The listing must be reproduced in full, exactly as it stands.
^^^^
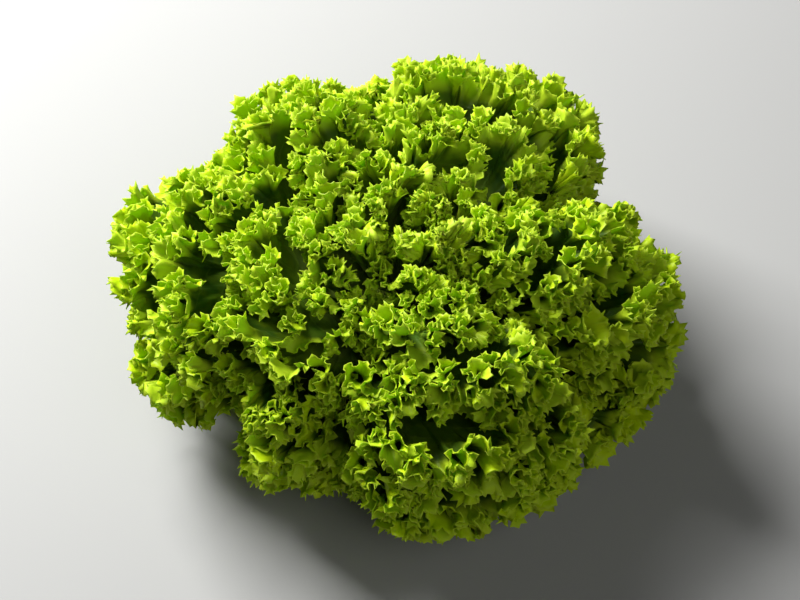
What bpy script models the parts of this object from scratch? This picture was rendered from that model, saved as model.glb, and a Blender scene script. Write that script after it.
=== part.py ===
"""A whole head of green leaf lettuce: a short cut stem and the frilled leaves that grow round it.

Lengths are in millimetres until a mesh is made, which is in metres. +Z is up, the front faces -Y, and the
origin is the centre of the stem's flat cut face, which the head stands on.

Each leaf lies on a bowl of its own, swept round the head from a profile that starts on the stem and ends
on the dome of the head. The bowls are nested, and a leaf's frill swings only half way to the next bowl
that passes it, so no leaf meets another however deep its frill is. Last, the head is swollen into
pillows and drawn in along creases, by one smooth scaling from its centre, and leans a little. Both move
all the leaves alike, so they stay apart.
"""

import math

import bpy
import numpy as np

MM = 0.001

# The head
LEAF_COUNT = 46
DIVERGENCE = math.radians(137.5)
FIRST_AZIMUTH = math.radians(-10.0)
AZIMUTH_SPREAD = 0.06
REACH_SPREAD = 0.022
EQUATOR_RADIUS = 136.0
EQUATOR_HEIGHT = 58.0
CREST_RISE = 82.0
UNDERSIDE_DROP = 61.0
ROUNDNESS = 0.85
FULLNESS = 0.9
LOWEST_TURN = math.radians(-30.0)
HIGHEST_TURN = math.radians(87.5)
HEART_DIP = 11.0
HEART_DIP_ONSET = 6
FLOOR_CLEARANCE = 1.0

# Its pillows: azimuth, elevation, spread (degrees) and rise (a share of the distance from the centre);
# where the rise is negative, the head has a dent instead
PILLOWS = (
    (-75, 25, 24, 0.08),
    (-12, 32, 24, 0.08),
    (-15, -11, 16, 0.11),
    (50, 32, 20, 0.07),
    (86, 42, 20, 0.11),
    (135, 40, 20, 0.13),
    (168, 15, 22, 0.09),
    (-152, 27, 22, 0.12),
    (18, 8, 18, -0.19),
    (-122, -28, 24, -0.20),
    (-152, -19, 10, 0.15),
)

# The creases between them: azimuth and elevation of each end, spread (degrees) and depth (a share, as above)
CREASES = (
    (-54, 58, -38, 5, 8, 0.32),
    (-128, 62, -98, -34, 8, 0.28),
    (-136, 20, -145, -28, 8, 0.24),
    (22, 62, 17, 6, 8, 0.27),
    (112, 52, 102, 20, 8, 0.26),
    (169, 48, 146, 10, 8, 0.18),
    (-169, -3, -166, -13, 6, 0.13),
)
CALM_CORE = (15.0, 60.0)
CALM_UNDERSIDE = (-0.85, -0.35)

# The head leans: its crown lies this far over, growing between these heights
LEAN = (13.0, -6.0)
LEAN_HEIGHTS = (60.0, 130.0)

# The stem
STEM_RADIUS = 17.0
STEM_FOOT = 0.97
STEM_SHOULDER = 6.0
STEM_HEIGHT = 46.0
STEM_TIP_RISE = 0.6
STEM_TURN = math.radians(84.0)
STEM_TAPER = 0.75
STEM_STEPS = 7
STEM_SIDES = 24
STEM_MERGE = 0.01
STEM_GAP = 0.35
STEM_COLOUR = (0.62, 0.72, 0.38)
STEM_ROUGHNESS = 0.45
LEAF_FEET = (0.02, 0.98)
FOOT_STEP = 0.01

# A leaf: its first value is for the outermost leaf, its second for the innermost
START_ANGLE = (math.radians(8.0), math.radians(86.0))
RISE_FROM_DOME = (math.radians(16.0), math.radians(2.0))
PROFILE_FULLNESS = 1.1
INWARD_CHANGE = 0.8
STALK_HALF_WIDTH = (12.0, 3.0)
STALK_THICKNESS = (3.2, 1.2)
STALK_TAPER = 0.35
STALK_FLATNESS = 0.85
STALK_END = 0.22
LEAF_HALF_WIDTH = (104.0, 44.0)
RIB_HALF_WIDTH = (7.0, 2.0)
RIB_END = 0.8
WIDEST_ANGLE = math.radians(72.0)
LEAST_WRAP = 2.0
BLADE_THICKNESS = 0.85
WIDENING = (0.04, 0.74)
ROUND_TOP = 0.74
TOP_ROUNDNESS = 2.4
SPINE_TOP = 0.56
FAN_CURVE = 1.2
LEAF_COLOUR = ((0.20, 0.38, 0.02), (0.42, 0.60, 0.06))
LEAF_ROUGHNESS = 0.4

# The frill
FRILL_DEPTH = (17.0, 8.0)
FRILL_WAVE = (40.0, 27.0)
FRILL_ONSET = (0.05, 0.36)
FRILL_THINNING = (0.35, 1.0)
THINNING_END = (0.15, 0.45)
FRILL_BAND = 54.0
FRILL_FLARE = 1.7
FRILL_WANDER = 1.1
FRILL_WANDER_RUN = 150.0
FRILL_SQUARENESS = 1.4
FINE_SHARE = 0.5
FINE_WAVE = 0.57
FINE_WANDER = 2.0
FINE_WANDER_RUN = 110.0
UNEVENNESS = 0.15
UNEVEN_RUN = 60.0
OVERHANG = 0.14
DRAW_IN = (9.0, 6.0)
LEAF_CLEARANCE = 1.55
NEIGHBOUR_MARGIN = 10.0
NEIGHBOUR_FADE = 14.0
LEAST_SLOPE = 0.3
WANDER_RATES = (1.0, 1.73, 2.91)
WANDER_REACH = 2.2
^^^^
▸ TASK RESULT:
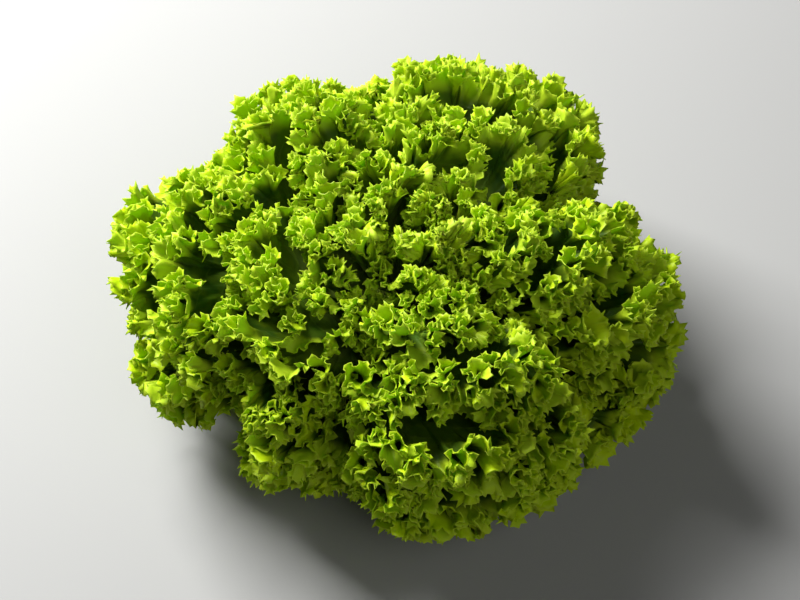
What bpy script models the parts of this object from scratch? This picture was rendered from that model, saved as model.glb, and a Blender scene script. Write that script after it.
=== part.py ===
"""A whole head of green leaf lettuce: a short cut stem and the frilled leaves that grow round it.

Lengths are in millimetres until a mesh is made, which is in metres. +Z is up, the front faces -Y, and the
origin is the centre of the stem's flat cut face, which the head stands on.

Each leaf lies on a bowl of its own, swept round the head from a profile that starts on the stem and ends
on the dome of the head. The bowls are nested, and a leaf's frill swings only half way to the next bowl
that passes it, so no leaf meets another however deep its frill is. Last, the head is swollen into
pillows and drawn in along creases, by one smooth scaling from its centre, and leans a little. Both move
all the leaves alike, so they stay apart.
"""

import math

import bpy
import numpy as np

MM = 0.001

# The head
LEAF_COUNT = 46
DIVERGENCE = math.radians(137.5)
FIRST_AZIMUTH = math.radians(-10.0)
AZIMUTH_SPREAD = 0.06
REACH_SPREAD = 0.022
EQUATOR_RADIUS = 136.0
EQUATOR_HEIGHT = 58.0
CREST_RISE = 82.0
UNDERSIDE_DROP = 61.0
ROUNDNESS = 0.85
FULLNESS = 0.9
LOWEST_TURN = math.radians(-30.0)
HIGHEST_TURN = math.radians(87.5)
HEART_DIP = 11.0
HEART_DIP_ONSET = 6
FLOOR_CLEARANCE = 1.0

# Its pillows: azimuth, elevation, spread (degrees) and rise (a share of the distance from the centre);
# where the rise is negative, the head has a dent instead
PILLOWS = (
    (-75, 25, 24, 0.08),
    (-12, 32, 24, 0.08),
    (-15, -11, 16, 0.11),
    (50, 32, 20, 0.07),
    (86, 42, 20, 0.11),
    (135, 40, 20, 0.13),
    (168, 15, 22, 0.09),
    (-152, 27, 22, 0.12),
    (18, 8, 18, -0.19),
    (-122, -28, 24, -0.20),
    (-152, -19, 10, 0.15),
)

# The creases between them: azimuth and elevation of each end, spread (degrees) and depth (a share, as above)
CREASES = (
    (-54, 58, -38, 5, 8, 0.32),
    (-128, 62, -98, -34, 8, 0.28),
    (-136, 20, -145, -28, 8, 0.24),
    (22, 62, 17, 6, 8, 0.27),
    (112, 52, 102, 20, 8, 0.26),
    (169, 48, 146, 10, 8, 0.18),
    (-169, -3, -166, -13, 6, 0.13),
)
CALM_CORE = (15.0, 60.0)
CALM_UNDERSIDE = (-0.85, -0.35)

# The head leans: its crown lies this far over, growing between these heights
LEAN = (13.0, -6.0)
LEAN_HEIGHTS = (60.0, 130.0)

# The stem
STEM_RADIUS = 17.0
STEM_FOOT = 0.97
STEM_SHOULDER = 6.0
STEM_HEIGHT = 46.0
STEM_TIP_RISE = 0.6
STEM_TURN = math.radians(84.0)
STEM_TAPER = 0.75
STEM_STEPS = 7
STEM_SIDES = 24
STEM_MERGE = 0.01
STEM_GAP = 0.35
STEM_COLOUR = (0.62, 0.72, 0.38)
STEM_ROUGHNESS = 0.45
LEAF_FEET = (0.02, 0.98)
FOOT_STEP = 0.01

# A leaf: its first value is for the outermost leaf, its second for the innermost
START_ANGLE = (math.radians(8.0), math.radians(86.0))
RISE_FROM_DOME = (math.radians(16.0), math.radians(2.0))
PROFILE_FULLNESS = 1.1
INWARD_CHANGE = 0.8
STALK_HALF_WIDTH = (12.0, 3.0)
STALK_THICKNESS = (3.2, 1.2)
STALK_TAPER = 0.35
STALK_FLATNESS = 0.85
STALK_END = 0.22
LEAF_HALF_WIDTH = (104.0, 44.0)
RIB_HALF_WIDTH = (7.0, 2.0)
RIB_END = 0.8
WIDEST_ANGLE = math.radians(72.0)
LEAST_WRAP = 2.0
BLADE_THICKNESS = 0.85
WIDENING = (0.04, 0.74)
ROUND_TOP = 0.74
TOP_ROUNDNESS = 2.4
SPINE_TOP = 0.56
FAN_CURVE = 1.2
LEAF_COLOUR = ((0.20, 0.38, 0.02), (0.42, 0.60, 0.06))
LEAF_ROUGHNESS = 0.4

# The frill
FRILL_DEPTH = (17.0, 8.0)
FRILL_WAVE = (40.0, 27.0)
FRILL_ONSET = (0.05, 0.36)
FRILL_THINNING = (0.35, 1.0)
THINNING_END = (0.15, 0.45)
FRILL_BAND = 54.0
FRILL_FLARE = 1.7
FRILL_WANDER = 1.1
FRILL_WANDER_RUN = 150.0
FRILL_SQUARENESS = 1.4
FINE_SHARE = 0.5
FINE_WAVE = 0.57
FINE_WANDER = 2.0
FINE_WANDER_RUN = 110.0
UNEVENNESS = 0.15
UNEVEN_RUN = 60.0
OVERHANG = 0.14
DRAW_IN = (9.0, 6.0)
LEAF_CLEARANCE = 1.55
NEIGHBOUR_MARGIN = 10.0
NEIGHBOUR_FADE = 14.0
LEAST_SLOPE = 0.3
WANDER_RATES = (1.0, 1.73, 2.91)
WANDER_REACH = 2.2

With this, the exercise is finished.